In line with other CTCs, these safety bubbles, he said, ensure Soldiers get the essential training they need to remain ready to fight, while also mitigating the virus. If any Soldier becomes symptomatic during the training, they get tested again. Based on that result they either return to their unit, isolate or quarantine, he said.
Silver lining
According to Lesperance, a silver lining from COVID-19 has been the increased emphasis it puts on training in a contaminated environment, he said, similar to the Army’s chemical, biological, radiological, and nuclear doctrine.
This is a much more expeditionary style of training, Lesperance said, and is a strategy closely aligned with how troops could deploy during a large-scale war against near-peer adversaries.
Integrating Army modernization is nothing new for the training centers. As with all of the CTCs, training has shifted from counterinsurgency, designed for tours in Iraq and Afghanistan, to a modernized way to fight in multi-domain battlefields.
To do this, CTCs incorporate many parts of multi-domain operations including land, air, space, and cyberspace assets. During their training, Soldiers employ technology and methods comparable to current approaches used by near-peer competitors.
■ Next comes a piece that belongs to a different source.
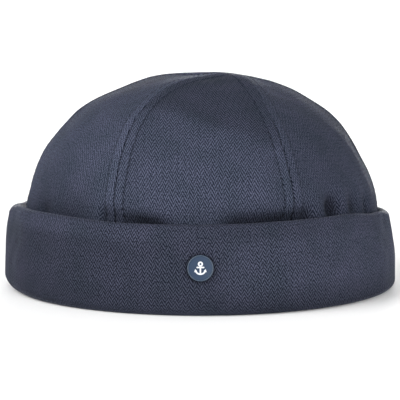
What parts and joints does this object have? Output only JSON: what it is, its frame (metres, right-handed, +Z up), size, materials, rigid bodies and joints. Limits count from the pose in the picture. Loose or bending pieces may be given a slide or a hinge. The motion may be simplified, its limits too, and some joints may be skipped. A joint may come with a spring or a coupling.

Combat training is nothing new. At Fort Irwin, for instance, rotating troops have undergone simulated ground attacks, artillery, and helicopter strikes for decades, all overseen by on-site observers who teach, mentor, and critique their every action.
‘People first’
Moving forward, FORSCOM, which manages all stateside training, has the option to deploy only parts of a brigade, according to a new service action plan that aims to reduce potential stress on overtasked troops.
The action plan reads “units scheduled for non-combat rotational deployments may not require a CTC rotation, especially those units deploying to theaters where they can conduct similar collective training,” according to the plan, signed by senior leaders.
This change is tied to the Army’s new No. 1 priority of placing people first.
“We’re going to ensure that our human capital — our Soldiers — are part of our Army team, and are at the top of our priority list,” Doyle said. “That means we’ve got to keep them healthy.”
“It goes without saying,” Lesperance said, but “COVID-19 has fundamentally changed the way we do business. However, we’re still about generating readiness” and this has reinforced the “true austere expeditionary mindset that we always strive to replicate in reception, staging, onward movement and integration activities.”
COVID-19 will not prevent the Army from being prepared to fight, Doyle said. “It’s not going to stop us from training. We are capable of finding solutions and still getting the job done.”